I mentioned earlier that words must be quickly taken apart in our head as we read--this requires a complex lexicon of symbols. We may not realize it, but upper and lower case figures generally do not have much connection with each other. On top of this variability, there are an endless catalog of fonts which we encounter. The brain has learned not only to memorize 26 characters but the variability which those characters come in. CaN yOu ReAd ThIs? HoW eAsIly? It goes to prove that your mind has learned the LeTtErs so well that it makes little distinction between a 'R' and 'r' or an 'E' and an 'e'. Dehaene gives another rather startling example: the words 'sight' and 'eight' seem to be a world apart but, in fact, are only one tiny line away. I commented in another blog on how I believed that each individual word was a picture we stored in our mind representing an absolute idea or thought--well, according to the author, the process has a tad more to it, but is generally the same. What we do is separate the word into 'graphemes'--that is the 'dead' in 'undead' or 'myth' in 'mythology'. For example, Dehaene says "our visual system automatically regroups letters into higher-level graphemes, thus making it harder for us to see that groups of letters such as 'ea' actually contain the letter 'a'" (24).
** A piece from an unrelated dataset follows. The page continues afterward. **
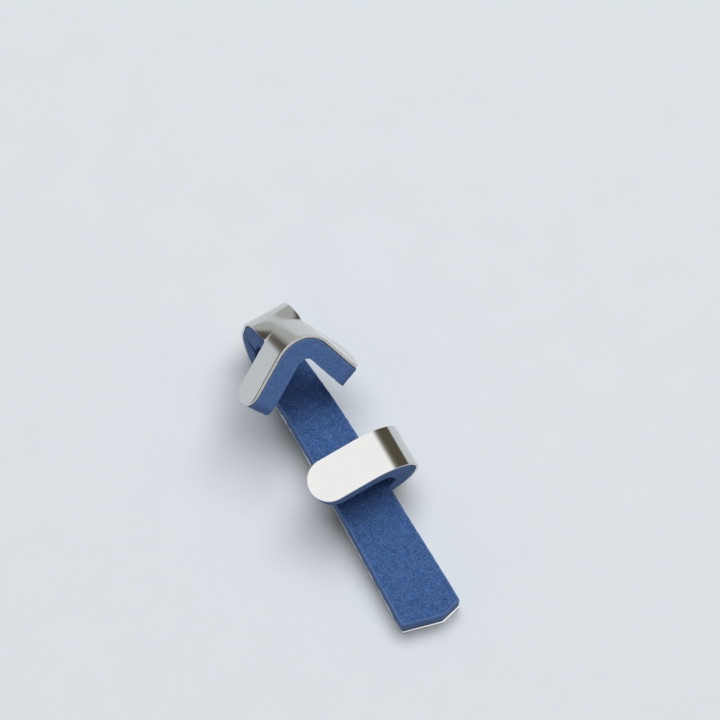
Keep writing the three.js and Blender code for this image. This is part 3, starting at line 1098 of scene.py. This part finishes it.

Garage -- Medal -- Monkey -- Love -- Flag -- Please -- Meat -- in the last two, the 'a' is harder to notice because of this.
Leonard Shlain in The Alphabet versus The Goddess comments that "women have more rods in their retinas than men, and as a result, have better peripheral vision" (Shlain 26). This difference seems to come from man's original focus on the hunt. This act required pinpointing a target and using a sudden burst of energy. Women, on the other hand, were focused on raising children and gathering--these were not tasks that required tunnel vision but instead a wider one. They had to keep track of what the kids were doing as well as focusing on finding food for the community. It is a stereotype that women are better at multitasking, but this difference may actually be built into our brains. "Men" according to Shlain, "have more cones than women, allowing them to see one segment of the visual field in greater detail and with better depth perception than women" (26). Is it no surprise that it was men who greatly benefited from the invention of the alphabet? The task is dominated by advantages built into the masculine cranium. The narrow cone-vision of reading, the increasing importance of grammar and splitting the text into sentences, paragraphs, chapters, beginnings and endings. The literate, male mind has flourished because of this. It also deals better with abstract concepts like "freedom, economics, and destiny". "The ability," opines Shlain, "to conceptualize that the abstract words crime, virtue, punishment, and justice are all related is supremely human. To be able to leap from the particular and concrete to the general and abstract has allowed us to create art, logic, science, and philosophy" (22). (His indentations, not mine.) However, he also claims that this led to slicing up the Mother's wholeness. Literacy provided a catalyst for the males' usurpation of the female.